Quote the listing below word for word, stopping after the line that contains "FOOT_TILT = -5".

-- Start of SUPPLIED INFORMATION --

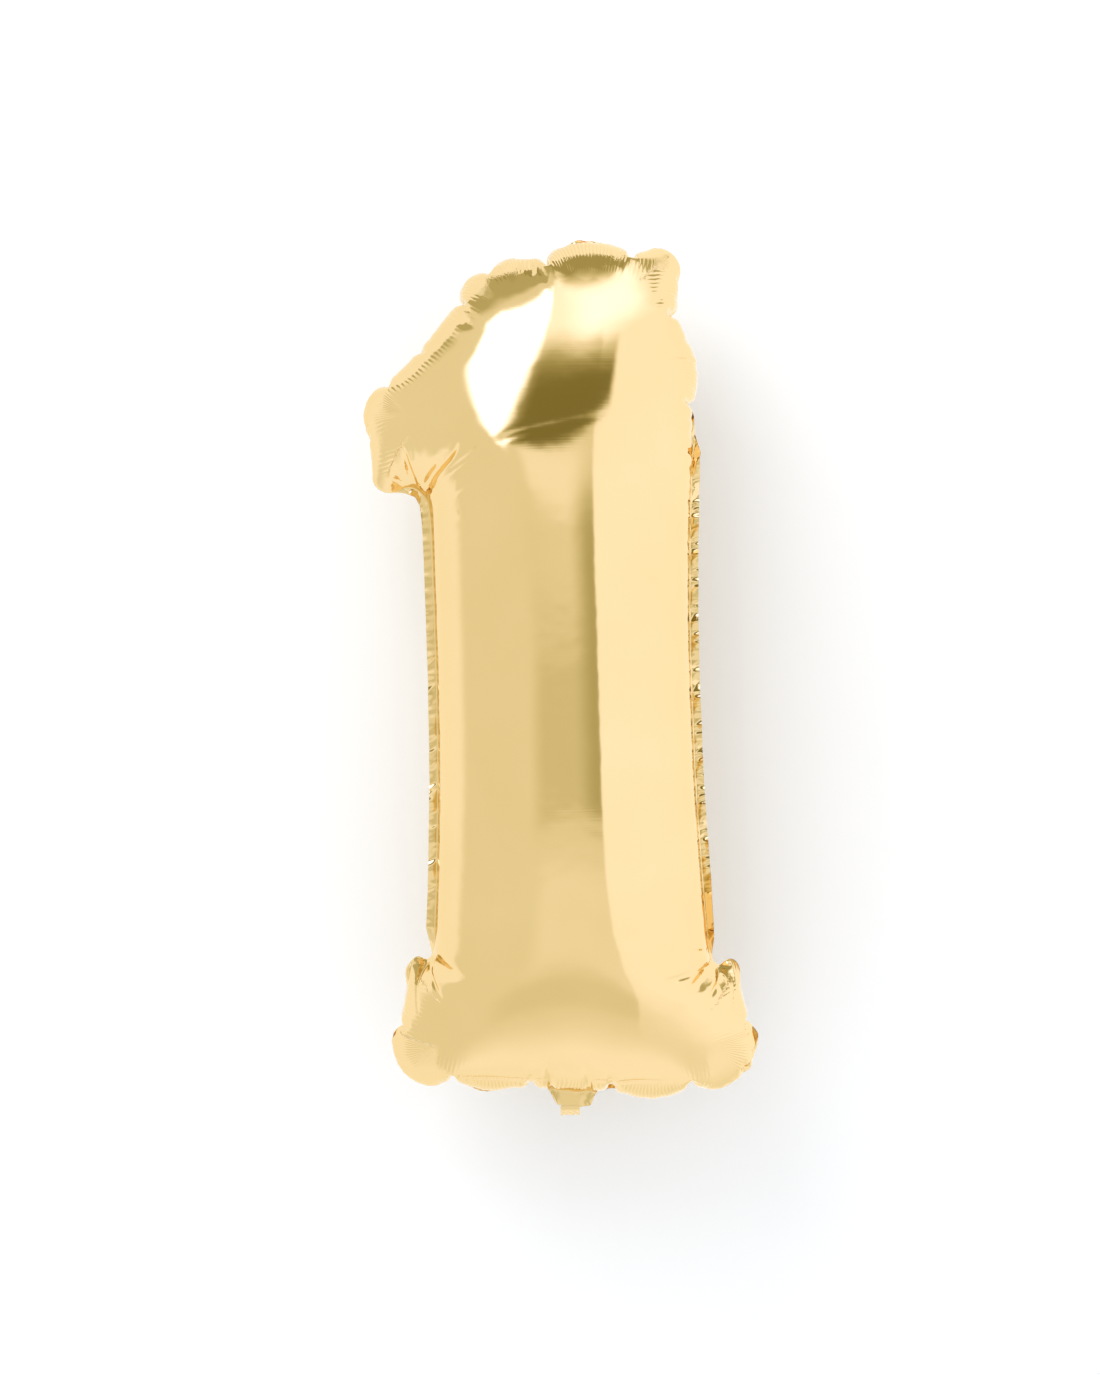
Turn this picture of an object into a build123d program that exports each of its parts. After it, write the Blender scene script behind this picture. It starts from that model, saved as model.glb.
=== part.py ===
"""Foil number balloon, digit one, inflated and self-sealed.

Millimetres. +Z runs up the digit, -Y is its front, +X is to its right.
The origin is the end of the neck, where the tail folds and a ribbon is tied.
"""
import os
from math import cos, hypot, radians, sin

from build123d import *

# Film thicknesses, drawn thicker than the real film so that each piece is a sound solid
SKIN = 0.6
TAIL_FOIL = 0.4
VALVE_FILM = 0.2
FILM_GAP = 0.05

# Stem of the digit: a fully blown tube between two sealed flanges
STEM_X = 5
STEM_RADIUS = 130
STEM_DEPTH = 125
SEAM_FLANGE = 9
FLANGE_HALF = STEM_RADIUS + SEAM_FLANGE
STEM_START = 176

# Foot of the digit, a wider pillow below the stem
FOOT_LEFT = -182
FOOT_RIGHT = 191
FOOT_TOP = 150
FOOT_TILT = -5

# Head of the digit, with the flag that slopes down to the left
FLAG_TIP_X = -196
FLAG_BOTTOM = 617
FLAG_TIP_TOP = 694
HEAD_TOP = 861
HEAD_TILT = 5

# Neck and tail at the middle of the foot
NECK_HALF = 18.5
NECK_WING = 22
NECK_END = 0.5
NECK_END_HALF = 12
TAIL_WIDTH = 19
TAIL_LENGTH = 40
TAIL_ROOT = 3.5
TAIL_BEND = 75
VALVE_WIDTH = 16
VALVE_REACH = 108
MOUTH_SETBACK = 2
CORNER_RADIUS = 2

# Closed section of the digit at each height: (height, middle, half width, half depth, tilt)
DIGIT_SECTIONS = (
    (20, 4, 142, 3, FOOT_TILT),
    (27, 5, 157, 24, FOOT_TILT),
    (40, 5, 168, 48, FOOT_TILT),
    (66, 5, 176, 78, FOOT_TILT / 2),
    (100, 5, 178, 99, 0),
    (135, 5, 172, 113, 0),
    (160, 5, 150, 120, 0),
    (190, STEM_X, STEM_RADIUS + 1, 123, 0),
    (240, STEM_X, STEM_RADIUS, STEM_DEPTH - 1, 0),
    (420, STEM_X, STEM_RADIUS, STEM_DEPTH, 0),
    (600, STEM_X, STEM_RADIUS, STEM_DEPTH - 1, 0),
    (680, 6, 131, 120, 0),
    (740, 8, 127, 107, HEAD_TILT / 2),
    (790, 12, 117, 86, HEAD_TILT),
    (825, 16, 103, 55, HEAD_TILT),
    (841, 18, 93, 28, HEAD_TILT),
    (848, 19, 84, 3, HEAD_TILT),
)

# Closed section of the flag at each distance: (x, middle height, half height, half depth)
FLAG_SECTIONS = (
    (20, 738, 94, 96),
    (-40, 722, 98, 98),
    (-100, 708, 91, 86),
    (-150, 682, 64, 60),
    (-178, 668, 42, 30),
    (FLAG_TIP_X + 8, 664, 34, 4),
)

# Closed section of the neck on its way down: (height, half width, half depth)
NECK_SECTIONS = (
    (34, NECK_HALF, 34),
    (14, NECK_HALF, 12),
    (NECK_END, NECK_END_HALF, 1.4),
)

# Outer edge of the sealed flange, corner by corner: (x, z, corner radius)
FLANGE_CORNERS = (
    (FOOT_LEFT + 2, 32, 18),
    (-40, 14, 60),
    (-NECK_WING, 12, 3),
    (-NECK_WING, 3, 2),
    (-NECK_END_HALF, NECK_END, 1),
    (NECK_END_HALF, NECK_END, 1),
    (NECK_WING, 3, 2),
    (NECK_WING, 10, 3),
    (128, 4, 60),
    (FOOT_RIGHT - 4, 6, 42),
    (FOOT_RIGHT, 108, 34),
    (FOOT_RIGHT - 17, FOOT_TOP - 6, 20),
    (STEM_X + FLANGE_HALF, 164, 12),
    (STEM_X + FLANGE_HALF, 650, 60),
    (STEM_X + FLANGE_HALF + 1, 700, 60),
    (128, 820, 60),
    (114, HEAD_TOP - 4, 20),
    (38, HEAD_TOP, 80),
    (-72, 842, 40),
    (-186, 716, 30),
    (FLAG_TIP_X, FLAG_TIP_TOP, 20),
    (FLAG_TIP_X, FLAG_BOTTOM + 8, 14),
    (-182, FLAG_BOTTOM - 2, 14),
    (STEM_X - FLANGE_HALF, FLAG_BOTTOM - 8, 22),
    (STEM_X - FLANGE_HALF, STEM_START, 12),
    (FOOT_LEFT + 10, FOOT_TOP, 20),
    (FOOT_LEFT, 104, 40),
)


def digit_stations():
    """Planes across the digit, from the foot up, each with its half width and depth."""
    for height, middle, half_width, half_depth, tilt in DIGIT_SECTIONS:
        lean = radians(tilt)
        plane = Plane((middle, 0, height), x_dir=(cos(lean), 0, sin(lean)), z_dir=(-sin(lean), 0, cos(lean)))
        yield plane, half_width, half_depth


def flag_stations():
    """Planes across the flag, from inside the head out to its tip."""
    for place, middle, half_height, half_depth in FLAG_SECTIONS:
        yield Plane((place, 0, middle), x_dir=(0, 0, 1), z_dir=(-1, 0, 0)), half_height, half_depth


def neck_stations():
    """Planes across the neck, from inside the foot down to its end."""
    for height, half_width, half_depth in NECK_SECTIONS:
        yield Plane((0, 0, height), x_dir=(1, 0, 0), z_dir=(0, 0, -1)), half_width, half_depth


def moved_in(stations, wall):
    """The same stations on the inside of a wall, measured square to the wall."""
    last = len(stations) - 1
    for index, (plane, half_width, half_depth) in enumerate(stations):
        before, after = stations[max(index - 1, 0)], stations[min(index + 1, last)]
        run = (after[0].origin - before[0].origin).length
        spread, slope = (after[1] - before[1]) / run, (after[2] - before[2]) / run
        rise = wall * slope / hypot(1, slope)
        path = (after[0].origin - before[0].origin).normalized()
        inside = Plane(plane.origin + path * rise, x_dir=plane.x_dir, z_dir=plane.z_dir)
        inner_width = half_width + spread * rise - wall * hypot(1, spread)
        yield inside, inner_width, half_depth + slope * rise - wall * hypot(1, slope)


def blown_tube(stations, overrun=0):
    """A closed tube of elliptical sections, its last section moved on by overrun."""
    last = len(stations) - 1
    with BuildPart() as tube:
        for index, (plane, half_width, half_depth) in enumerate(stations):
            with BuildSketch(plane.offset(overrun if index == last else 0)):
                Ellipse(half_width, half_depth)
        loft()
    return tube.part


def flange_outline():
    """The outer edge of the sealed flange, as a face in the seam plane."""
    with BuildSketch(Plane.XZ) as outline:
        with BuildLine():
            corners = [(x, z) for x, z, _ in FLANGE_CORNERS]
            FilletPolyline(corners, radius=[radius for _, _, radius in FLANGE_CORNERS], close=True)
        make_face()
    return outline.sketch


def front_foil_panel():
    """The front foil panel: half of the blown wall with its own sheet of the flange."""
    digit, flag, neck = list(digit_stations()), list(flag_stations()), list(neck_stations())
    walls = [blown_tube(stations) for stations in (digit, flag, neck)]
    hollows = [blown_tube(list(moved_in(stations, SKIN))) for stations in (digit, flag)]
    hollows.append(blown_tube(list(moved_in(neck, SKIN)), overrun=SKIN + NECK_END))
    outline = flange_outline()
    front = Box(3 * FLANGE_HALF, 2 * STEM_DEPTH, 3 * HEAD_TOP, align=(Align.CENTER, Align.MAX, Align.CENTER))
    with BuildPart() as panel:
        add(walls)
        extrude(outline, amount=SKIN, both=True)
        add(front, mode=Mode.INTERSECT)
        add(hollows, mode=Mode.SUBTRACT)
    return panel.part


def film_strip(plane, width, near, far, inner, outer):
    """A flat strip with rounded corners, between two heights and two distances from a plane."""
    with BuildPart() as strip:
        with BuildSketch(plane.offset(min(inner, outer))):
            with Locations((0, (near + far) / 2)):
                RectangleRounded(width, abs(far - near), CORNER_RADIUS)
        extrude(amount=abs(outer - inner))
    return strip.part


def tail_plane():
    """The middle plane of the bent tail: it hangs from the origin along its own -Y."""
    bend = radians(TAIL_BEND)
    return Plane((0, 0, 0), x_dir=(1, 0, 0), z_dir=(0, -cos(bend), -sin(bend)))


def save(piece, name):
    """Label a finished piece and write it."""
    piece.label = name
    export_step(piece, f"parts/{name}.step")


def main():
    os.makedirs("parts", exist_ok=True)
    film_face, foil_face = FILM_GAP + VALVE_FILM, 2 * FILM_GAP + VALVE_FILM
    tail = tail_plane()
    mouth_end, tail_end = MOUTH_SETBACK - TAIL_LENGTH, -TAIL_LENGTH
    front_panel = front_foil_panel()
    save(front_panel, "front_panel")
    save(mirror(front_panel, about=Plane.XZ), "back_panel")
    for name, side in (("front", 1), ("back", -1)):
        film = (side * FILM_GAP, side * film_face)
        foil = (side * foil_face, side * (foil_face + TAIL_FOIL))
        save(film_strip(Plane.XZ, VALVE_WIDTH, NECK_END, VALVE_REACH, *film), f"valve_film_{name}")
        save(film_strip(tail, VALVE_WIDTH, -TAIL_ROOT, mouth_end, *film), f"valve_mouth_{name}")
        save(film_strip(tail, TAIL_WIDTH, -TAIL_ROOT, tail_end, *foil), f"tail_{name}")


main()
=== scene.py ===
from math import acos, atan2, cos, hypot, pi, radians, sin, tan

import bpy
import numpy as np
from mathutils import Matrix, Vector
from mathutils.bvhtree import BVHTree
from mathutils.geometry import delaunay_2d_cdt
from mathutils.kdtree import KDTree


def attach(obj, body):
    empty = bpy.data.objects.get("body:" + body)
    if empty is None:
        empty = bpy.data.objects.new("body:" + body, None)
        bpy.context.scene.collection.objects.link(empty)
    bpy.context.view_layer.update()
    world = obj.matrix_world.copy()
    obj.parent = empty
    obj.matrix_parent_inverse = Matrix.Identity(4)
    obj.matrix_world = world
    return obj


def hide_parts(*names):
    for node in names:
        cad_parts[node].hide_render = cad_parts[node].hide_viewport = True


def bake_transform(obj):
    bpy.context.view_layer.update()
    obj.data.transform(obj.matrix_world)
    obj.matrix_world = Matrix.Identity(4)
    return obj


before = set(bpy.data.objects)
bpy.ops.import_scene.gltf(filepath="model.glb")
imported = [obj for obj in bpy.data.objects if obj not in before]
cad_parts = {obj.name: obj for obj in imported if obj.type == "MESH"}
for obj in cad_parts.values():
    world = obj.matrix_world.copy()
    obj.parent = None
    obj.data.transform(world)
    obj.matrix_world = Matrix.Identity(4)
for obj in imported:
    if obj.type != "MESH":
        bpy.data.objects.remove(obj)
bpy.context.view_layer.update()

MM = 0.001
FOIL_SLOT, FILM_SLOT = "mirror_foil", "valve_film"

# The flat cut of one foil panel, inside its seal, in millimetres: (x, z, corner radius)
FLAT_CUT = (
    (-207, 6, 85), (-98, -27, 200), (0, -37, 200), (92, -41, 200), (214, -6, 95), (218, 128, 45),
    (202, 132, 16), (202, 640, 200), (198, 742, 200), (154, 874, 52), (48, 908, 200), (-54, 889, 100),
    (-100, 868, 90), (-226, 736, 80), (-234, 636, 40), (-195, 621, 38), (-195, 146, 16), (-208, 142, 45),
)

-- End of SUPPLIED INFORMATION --

### WRITTEN ANSWER
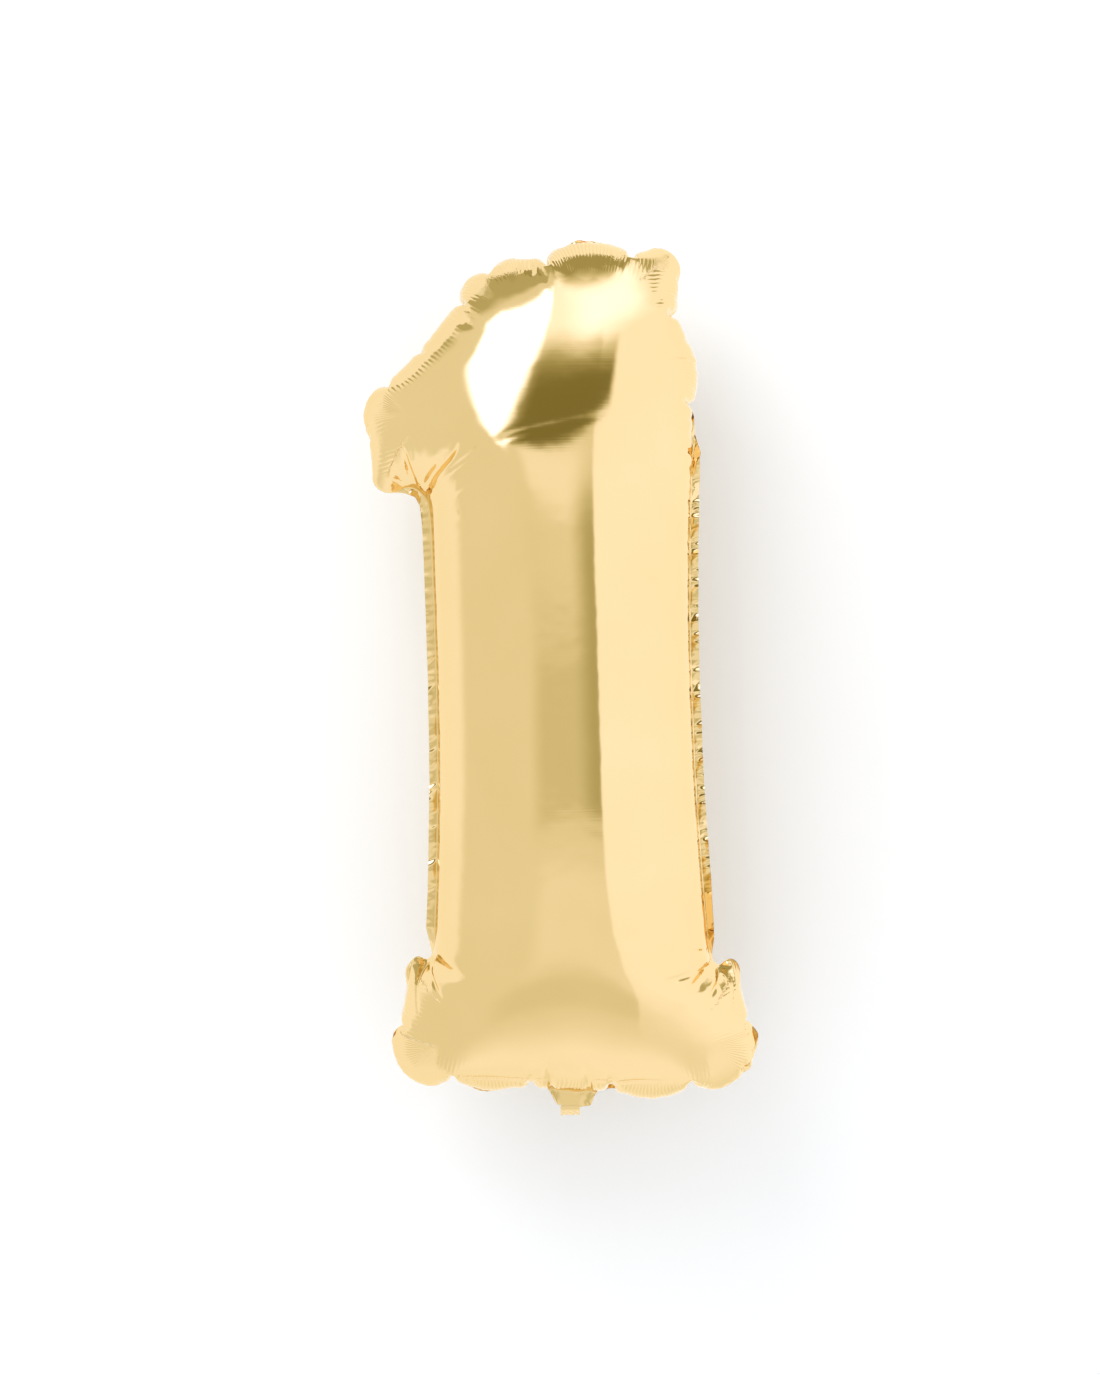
Turn this picture of an object into a build123d program that exports each of its parts. After it, write the Blender scene script behind this picture. It starts from that model, saved as model.glb.
=== part.py ===
"""Foil number balloon, digit one, inflated and self-sealed.

Millimetres. +Z runs up the digit, -Y is its front, +X is to its right.
The origin is the end of the neck, where the tail folds and a ribbon is tied.
"""
import os
from math import cos, hypot, radians, sin

from build123d import *

# Film thicknesses, drawn thicker than the real film so that each piece is a sound solid
SKIN = 0.6
TAIL_FOIL = 0.4
VALVE_FILM = 0.2
FILM_GAP = 0.05

# Stem of the digit: a fully blown tube between two sealed flanges
STEM_X = 5
STEM_RADIUS = 130
STEM_DEPTH = 125
SEAM_FLANGE = 9
FLANGE_HALF = STEM_RADIUS + SEAM_FLANGE
STEM_START = 176

# Foot of the digit, a wider pillow below the stem
FOOT_LEFT = -182
FOOT_RIGHT = 191
FOOT_TOP = 150
FOOT_TILT = -5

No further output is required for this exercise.